The Supreme Court of Canada released a decision on January 23, 2009 providing the latest guidance on restrictive covenants, the case of Sharfron v. KRG Insurance Brokers (Western) Inc. Mr Sharfron sold his insurance brokerage business to KRG in 1987. No restrictive covenant was contained in the sale documents, but he entered into a series of employment agreements with KRG afterwards, in which he agreed not to compete with KRG for 3 years following the end of his employment for any reason except a without cause termination, anywhere in the "Metropolitan City of Vancouver". Several years later, KRG was sold via shares to a new owner, and Mr. Sharfron continued to work for KRG under further employment agreements, all of which contained a similar non-compete. He then left KRG to work for an insurance brokerage in Richmond, BC, and KRG sought to enforce the covenant, also alleging breach of fiduciary duty and confidentiality.

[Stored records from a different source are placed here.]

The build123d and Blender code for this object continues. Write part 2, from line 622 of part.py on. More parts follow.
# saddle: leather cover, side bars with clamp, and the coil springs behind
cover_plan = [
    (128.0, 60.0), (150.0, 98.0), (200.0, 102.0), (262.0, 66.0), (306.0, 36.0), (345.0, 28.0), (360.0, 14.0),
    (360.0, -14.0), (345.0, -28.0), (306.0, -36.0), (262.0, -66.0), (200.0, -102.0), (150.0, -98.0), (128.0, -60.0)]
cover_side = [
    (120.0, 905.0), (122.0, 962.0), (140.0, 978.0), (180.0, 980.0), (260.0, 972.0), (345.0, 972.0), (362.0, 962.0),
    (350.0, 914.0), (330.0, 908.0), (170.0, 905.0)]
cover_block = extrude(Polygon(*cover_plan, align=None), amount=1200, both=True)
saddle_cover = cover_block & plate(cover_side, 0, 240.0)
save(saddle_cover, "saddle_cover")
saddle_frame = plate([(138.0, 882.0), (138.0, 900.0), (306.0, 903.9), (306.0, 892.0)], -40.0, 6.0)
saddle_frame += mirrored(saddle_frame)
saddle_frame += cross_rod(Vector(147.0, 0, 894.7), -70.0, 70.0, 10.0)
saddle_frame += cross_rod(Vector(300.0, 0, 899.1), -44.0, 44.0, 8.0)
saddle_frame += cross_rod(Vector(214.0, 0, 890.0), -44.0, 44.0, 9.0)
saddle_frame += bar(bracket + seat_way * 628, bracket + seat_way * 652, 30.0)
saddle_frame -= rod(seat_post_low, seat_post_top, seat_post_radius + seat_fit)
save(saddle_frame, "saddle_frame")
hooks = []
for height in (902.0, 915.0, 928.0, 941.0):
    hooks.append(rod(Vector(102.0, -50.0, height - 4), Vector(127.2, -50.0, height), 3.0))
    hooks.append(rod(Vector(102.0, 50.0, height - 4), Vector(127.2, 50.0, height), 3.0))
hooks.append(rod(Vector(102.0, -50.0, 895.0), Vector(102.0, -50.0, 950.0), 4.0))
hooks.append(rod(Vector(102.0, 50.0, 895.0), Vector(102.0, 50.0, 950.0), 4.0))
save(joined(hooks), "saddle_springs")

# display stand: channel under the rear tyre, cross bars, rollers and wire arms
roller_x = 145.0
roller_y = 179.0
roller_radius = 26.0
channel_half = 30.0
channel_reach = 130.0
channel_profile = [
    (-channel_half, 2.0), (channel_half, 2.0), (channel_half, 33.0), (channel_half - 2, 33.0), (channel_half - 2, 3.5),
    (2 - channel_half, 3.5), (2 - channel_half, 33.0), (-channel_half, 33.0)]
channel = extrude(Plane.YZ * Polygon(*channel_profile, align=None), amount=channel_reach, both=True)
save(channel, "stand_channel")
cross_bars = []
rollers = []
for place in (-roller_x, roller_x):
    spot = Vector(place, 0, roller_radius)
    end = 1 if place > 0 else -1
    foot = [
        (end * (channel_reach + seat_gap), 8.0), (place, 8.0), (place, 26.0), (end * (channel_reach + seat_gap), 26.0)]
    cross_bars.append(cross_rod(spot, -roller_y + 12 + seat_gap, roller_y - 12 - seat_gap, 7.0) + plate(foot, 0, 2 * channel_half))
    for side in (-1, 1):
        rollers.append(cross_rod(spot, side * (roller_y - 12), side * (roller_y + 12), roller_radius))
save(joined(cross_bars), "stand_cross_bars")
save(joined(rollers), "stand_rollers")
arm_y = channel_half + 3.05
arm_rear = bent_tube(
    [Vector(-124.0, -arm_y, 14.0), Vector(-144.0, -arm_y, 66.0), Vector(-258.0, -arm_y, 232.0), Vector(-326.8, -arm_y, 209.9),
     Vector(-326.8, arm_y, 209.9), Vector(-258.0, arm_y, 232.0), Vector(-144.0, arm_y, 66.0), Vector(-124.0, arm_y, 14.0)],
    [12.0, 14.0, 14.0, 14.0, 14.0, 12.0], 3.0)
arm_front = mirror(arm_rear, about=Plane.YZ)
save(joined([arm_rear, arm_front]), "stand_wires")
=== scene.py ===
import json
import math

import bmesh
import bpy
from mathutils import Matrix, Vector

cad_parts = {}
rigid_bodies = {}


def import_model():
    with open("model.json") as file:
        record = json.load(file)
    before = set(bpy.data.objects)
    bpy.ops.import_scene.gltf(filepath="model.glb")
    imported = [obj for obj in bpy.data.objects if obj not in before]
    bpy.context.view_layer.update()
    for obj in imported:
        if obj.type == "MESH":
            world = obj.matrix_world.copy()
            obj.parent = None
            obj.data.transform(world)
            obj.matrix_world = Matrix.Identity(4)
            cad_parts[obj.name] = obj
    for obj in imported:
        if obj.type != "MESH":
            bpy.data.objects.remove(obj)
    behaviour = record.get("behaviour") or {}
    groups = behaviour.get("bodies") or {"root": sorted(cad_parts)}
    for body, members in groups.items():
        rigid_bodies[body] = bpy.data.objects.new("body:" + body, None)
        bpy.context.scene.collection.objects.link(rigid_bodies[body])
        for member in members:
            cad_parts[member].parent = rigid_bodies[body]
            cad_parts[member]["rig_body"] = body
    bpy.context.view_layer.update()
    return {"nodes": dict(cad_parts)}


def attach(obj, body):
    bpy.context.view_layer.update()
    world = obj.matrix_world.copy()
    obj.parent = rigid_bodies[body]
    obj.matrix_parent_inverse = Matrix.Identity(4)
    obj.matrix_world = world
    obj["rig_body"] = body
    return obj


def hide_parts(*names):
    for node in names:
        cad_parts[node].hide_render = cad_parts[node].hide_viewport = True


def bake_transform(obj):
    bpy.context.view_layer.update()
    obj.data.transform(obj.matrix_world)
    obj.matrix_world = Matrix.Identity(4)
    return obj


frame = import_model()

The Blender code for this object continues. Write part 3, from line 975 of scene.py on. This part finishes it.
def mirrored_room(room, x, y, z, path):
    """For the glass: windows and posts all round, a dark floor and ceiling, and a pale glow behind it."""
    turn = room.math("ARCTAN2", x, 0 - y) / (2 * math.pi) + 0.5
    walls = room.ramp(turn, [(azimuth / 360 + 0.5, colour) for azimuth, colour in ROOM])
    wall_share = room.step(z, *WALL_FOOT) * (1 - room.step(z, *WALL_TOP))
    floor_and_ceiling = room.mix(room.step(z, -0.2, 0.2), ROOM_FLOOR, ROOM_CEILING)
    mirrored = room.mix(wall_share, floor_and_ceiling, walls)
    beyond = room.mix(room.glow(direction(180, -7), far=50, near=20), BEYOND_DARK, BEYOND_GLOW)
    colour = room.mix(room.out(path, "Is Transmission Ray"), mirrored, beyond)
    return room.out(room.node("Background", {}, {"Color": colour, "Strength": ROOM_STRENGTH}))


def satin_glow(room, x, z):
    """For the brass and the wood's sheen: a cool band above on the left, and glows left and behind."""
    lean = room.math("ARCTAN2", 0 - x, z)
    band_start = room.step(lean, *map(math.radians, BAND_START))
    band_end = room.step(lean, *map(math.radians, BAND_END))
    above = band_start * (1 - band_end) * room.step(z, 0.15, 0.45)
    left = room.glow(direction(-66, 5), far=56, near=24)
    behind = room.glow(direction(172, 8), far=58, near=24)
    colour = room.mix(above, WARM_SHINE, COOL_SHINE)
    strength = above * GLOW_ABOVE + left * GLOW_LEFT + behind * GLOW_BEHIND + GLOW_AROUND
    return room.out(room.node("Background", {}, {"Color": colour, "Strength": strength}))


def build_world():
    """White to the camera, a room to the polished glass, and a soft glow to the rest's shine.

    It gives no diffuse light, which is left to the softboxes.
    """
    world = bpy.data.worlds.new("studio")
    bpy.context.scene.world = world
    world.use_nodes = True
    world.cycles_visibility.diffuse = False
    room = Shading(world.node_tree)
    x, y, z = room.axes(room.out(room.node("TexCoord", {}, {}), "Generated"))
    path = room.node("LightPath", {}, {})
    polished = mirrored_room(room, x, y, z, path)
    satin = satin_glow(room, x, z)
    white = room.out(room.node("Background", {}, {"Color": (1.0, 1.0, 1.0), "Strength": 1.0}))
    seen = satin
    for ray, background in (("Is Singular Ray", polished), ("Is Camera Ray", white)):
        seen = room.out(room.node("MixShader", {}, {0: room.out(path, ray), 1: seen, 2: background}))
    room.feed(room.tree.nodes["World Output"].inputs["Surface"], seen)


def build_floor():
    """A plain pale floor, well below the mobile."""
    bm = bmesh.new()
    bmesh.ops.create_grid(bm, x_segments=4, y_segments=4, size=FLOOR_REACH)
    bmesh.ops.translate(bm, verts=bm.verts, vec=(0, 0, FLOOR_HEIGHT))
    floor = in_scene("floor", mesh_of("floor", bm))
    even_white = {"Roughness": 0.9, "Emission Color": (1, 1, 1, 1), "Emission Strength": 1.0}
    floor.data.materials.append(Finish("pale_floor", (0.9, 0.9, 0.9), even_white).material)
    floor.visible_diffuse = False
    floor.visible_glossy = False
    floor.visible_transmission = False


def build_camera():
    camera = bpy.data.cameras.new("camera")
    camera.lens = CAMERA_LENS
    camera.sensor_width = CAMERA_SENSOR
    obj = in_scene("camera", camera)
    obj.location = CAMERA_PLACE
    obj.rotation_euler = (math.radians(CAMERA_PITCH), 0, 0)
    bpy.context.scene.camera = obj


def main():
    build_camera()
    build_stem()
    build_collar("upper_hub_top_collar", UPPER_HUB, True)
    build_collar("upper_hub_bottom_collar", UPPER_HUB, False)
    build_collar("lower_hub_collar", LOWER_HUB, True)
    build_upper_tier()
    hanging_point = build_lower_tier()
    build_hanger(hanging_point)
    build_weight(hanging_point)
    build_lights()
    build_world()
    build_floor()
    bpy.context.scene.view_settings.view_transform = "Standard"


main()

The trial judge found that he was not a fiduciary of KRG, and that he had not breached his duty of confidentiality. On the restrictive covenant, it held that the geographic scope of "Metropolitan City of Vancouver" was ambiguous, as there was no such legal municipal entity. Thus, the covenant was void for ambiguity and not enforceable. The British Columbia Court of Appeal ("BCCA") overturned this latter part of the decision, purported to use notional severance to interpret the "Metropolitan City of Vancouver" to mean the City of Vancouver, the UBC Endowment Lands, Richmond and Burnaby. It held that scope (and the 3 year time frame) to be reasonable and enforceable and, thus, found Mr. Sharfron to be in breach of the restrictive covenant.
The SCC overturned the decision of the BCCA, stating that an ambiguous restrictive covenant can never be enforceable. The geographic scope could not be blue-pencilled, as the word Metropolitan was not a stand alone term that could be deleted without changing the meaning of the rest of the clause.
Notional severance involves reading down an illegal provision in order to make it legal and enforceable. The SCC said that notional severance can only be used in the rarest of cases, where there is a "bright line test" for what is legal or reasonable. In restrictive covenants, however, there is no clear guideline for what is legal and enforceable. Further, to read down the scope to what the court considers reasonable is to re-write the contract between the parties, which the courts should never do. That would invite employers to draft overly-broad restrictions in reliance that the court would read it down to the broadest scope that it considered reasonable. The SCC stated that the real sanction behind a restrictive covenant is the "terror and expense" of litigation, which gives the employer a great advantage over the employee. It is best that the employer have the onus of ensuring that the clause is reasonable as written.
KRG also asked the court to rectify the contract in the alternative. The SCC held that it could not apply the doctrine of rectification, which is used only when there is evidence that both parties agreed to a term, but there was an error in writing it down. Here, there was no clear evidence of what either party intended "Metropolitan City of Vancouver" to mean, let alone a common intention, and no evidence that there had been an error in reducing their agreement to writing.
The SCC also confirmed the long-standing and important distinction between restrictive covenants in the context of a sale of a business and in an employment contract. The courts will give far more rigorous scrutiny to those in the employment context than in the sale of a business, where there is no sale of goodwill, and generally no compensation to the employee for agreeing not to compete.